I very very rarely mention me drinking to her. I think the last time was when a friend had just had a baby, I'd said that I'd gone round to see the baby and they had family visiting so we all had half a glass of champagne to toast the baby (their older child had said something funny about the champagne which was the main reason I had mentioned it). That seemed to be a good enough excuse for her to convince herself that because I can have half a glass of champagne to toast a new baby, she can carry on drinking what she likes... I won't be mentioning it again that's for sure.

Alcohol problems being something that seems to be hereditary has worried me since my teenage years. I have always been so sure that this wouldn't happen to me (well, we can never be sure of anything but I will always try).

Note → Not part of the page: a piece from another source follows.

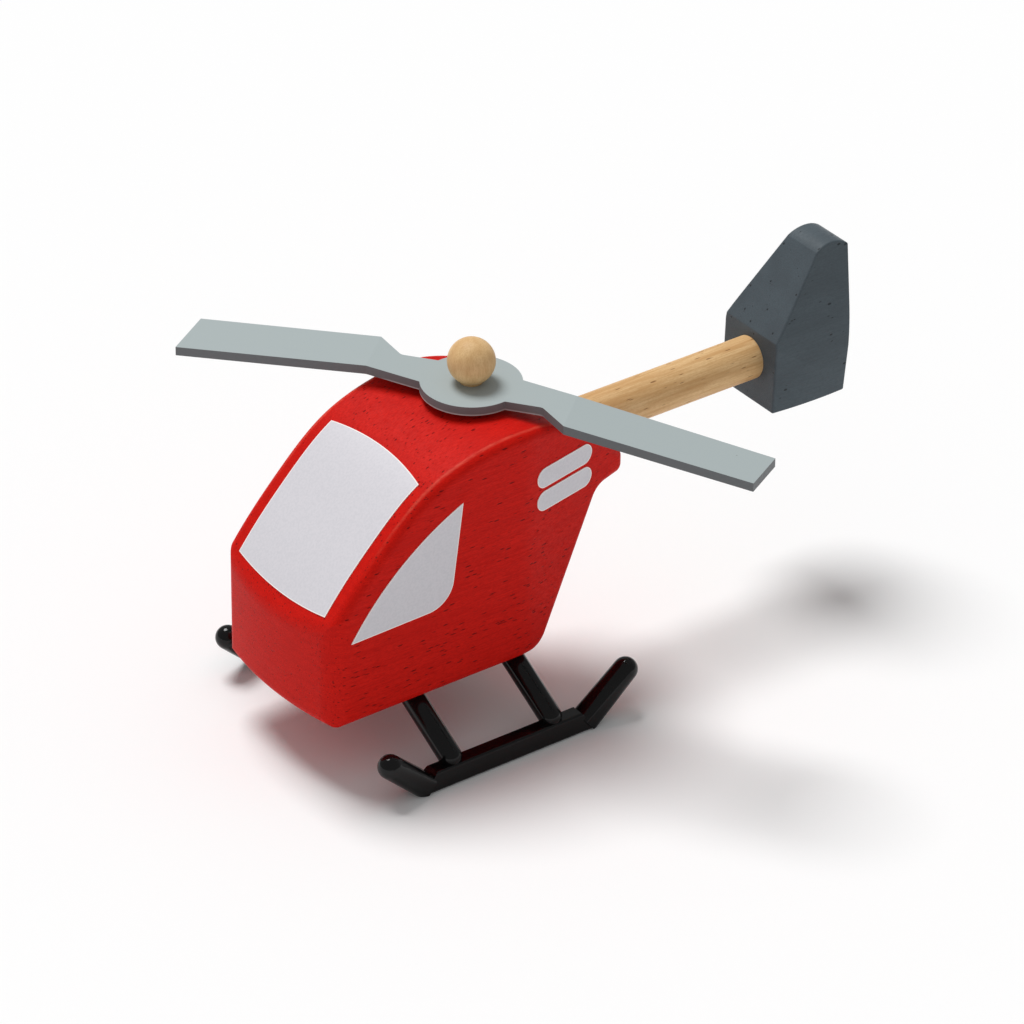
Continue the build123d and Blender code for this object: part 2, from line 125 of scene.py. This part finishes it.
class Shader:
    """A material being built round one Principled shader."""

    def __init__(self, name, **uniform):
        self.material = bpy.data.materials.new(name)
        self.material.use_nodes = True
        self.tree = self.material.node_tree
        self.surface = self.tree.nodes["Principled BSDF"]
        for socket, value in uniform.items():
            self.surface.inputs[socket.replace("_", " ")].default_value = value

    def node(self, kind, inputs=None, **settings):
        """Adds a node, sets its properties, and links or sets its inputs."""
        made = self.tree.nodes.new(kind)
        for name, value in settings.items():
            setattr(made, name, value)
        for key, value in (inputs or {}).items():
            if isinstance(value, bpy.types.NodeSocket):
                self.tree.links.new(value, made.inputs[key])
            else:
                made.inputs[key].default_value = value
        return made

    def place(self, stretch=(1, 1, 1)):
        """The piece's own coordinates in millimetres, divided by a stretch for each axis."""
        own = self.node("ShaderNodeTexCoord").outputs["Object"]
        scale = [1 / (MM * s) for s in stretch]
        return self.node("ShaderNodeMapping", {"Vector": own, "Scale": scale}).outputs["Vector"]

    def noise(self, where, scale=1.0, detail=3.0, roughness=0.55):
        inputs = {"Vector": where, "Scale": scale, "Detail": detail, "Roughness": roughness}
        return self.node("ShaderNodeTexNoise", inputs).outputs["Fac"]

    def spots(self, where, radius, scale=1.0):
        """1 at the middle of each scattered cell, falling to 0 at the radius, in cells."""
        cells = self.node("ShaderNodeTexVoronoi", {"Vector": where, "Scale": scale})
        return self.ramp(cells.outputs["Distance"], radius, 0.45 * radius)

    def ramp(self, value, start, end, low=0.0, high=1.0):
        """Maps start..end smoothly to low..high."""
        inputs = {"Value": value, "From Min": start, "From Max": end, "To Min": low, "To Max": high}
        return self.node("ShaderNodeMapRange", inputs, interpolation_type="SMOOTHSTEP").outputs["Result"]

    def maths(self, operation, a, b=0.0):
        return self.node("ShaderNodeMath", {0: a, 1: b}, operation=operation).outputs[0]

    def vector_maths(self, operation, a, b=(0, 0, 0), output="Value"):
        return self.node("ShaderNodeVectorMath", {0: a, 1: b}, operation=operation).outputs[output]

    def parts(self, vector):
        """A vector's X, Y and Z."""
        return self.node("ShaderNodeSeparateXYZ", {"Vector": vector}).outputs

    def normal(self, kind="Normal"):
        return self.parts(self.node("ShaderNodeNewGeometry").outputs[kind])

    def mix(self, a, b, factor):
        inputs = {0: factor, 6: a, 7: b}
        return self.node("ShaderNodeMix", inputs, data_type="RGBA").outputs[2]

    def bump(self, height, distance, strength=1.0, under=None):
        inputs = {"Height": height, "Distance": distance, "Strength": strength}
        if under is not None:
            inputs["Normal"] = under
        return self.node("ShaderNodeBump", inputs).outputs["Normal"]

    def finish(self, colour=None, roughness=None, normal=None):
        for name, value in (("Base Color", colour), ("Roughness", roughness), ("Normal", normal)):
            if value is not None:
                self.tree.links.new(value, self.surface.inputs[name])
        return self.material


def along_axis(axis, length, across, height=None):
    """A stretch with one long direction: the grain's length, then its width and height."""
    stretch = {"X": (length, across, height or across), "Z": (across, across, length)}
    return stretch[axis]


# ---- Wood ---------------------------------------------------------------------------------------

def wood(shader, colours, axis="X", figure=(60, 7, 1.6), figure_depth=0.3, streaks=0.3, grit=0.3,
         pore=(6.0, 0.85), pore_radius=0.22, coarse=(7.5, 1.8), coarse_radius=0.15, pore_depth=0.85):
    """Stained or plain wood: growth figure, fine streaks, and open pores that run with the grain."""
    light, dark, pore_colour = colours
    broad = shader.noise(shader.place(along_axis(axis, *figure)), detail=4)
    broad = shader.ramp(broad, 0.36, 0.68, 0.0, figure_depth)
    fine = shader.noise(shader.place(along_axis(axis, *STREAK_SIZE)), detail=2)
    fine = shader.ramp(fine, 0.42, 0.72, 0.0, streaks)
    colour = shader.mix(light, dark, broad)
    colour = shader.mix(colour, dark, fine)
    rough_fibre = shader.noise(shader.place(along_axis(axis, *FIBRE_SIZE)), detail=2)
    rough_fibre = shader.ramp(rough_fibre, 0.40, 0.68, 0.0, grit)
    colour = shader.mix(colour, dark, rough_fibre)

    small = shader.spots(shader.place(along_axis(axis, *pore)), pore_radius)
    large = shader.spots(shader.place(along_axis(axis, *coarse)), coarse_radius)
    patches = shader.noise(shader.place(PATCH_SIZE), detail=1)
    patches = shader.ramp(patches, 0.38, 0.60, 0.25, 1.0)
    small = shader.maths("MULTIPLY", small, patches)
    open_grain = shader.maths("MAXIMUM", small, large)
    colour = shader.mix(colour, pore_colour, shader.ramp(open_grain, 0.0, 1.0, 0.0, pore_depth))

    relief = shader.bump(fine, STREAK_RELIEF * MM, 0.35)
    relief = shader.bump(rough_fibre, FIBRE_RELIEF * MM, 0.5, relief)
    sunken = shader.ramp(open_grain, 0.0, 1.0, 1.0, 0.0)
    relief = shader.bump(sunken, PORE_RELIEF * MM, 0.7, relief)
    return colour, fine, relief


def red_wood():
    """Red-stained block, with a painted highlight in paler red along the arris between roof and sides."""
    shader = Shader("red_stained_wood", Specular_IOR_Level=0.07)
    colour, fine, relief = wood(shader, (RED, RED_DEEP, RED_PORE), figure=(45, 6, 1.3),
                                figure_depth=0.35, streaks=0.45, grit=0.55, pore=(5.0, 0.80),
                                pore_radius=0.24)
    # Painted highlight: paler red along the arris, where the normal leans partly sideways and partly up,
    # fading out towards the brow
    normal = shader.normal()
    sideways = shader.maths("ABSOLUTE", normal["Y"])
    begun = shader.ramp(sideways, *ARRIS_BEGINS)
    arris = shader.maths("MULTIPLY", begun, shader.ramp(sideways, *reversed(ARRIS_ENDS)))
    arris = shader.maths("MULTIPLY", arris, shader.ramp(normal["Z"], *ARRIS_UPWARD))
    along = shader.parts(shader.place())["X"]
    arris = shader.maths("MULTIPLY", arris, shader.ramp(along, *reversed(ARRIS_FADE_X)))
    # Noise breaks the painted highlight up along its length
    highlight_breakup = shader.ramp(shader.noise(shader.place((5, 1.2, 1.2)), detail=3), 0.30, 0.62, 0.15, 0.55)
    colour = shader.mix(colour, RED_ARRIS_HIGHLIGHT, shader.maths("MULTIPLY", arris, highlight_breakup))
    return shader.finish(colour, shader.ramp(fine, 0.0, 0.3, 0.46, 0.58), relief)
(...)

There's a brand of beer that my fiance likes that we can't get where we live. His brother lives in an area where you can buy the beer so he bought a crate of it for him at the end of last spring. It's still in the dining room, we've probably had three cans out of it and there's one that's been sitting in the fridge since Christmas. I know if this were my parents that crate would have been long gone, probably in less than a week. Alcohol is definitely something I am not that bothered by. I do enjoy a glass of wine. If I didn't have it, if I had to go the rest of my life without alcohol then fine. I'm always careful to never drink more than enough so that I don't know when to stop, I have no idea where that could lead. By parents have made me feel guilty for it though. I feel I shouldn't drink anything, that I'm a hypocrite.

I guess I just never want to be like them and cause the hurt they have.

Again, thanks for the replies! It's interesting reading the varied responses. It's also interesting to read the things that alcoholics say about other people's drinking ("how can you drink but I can't?" seems to be quite common).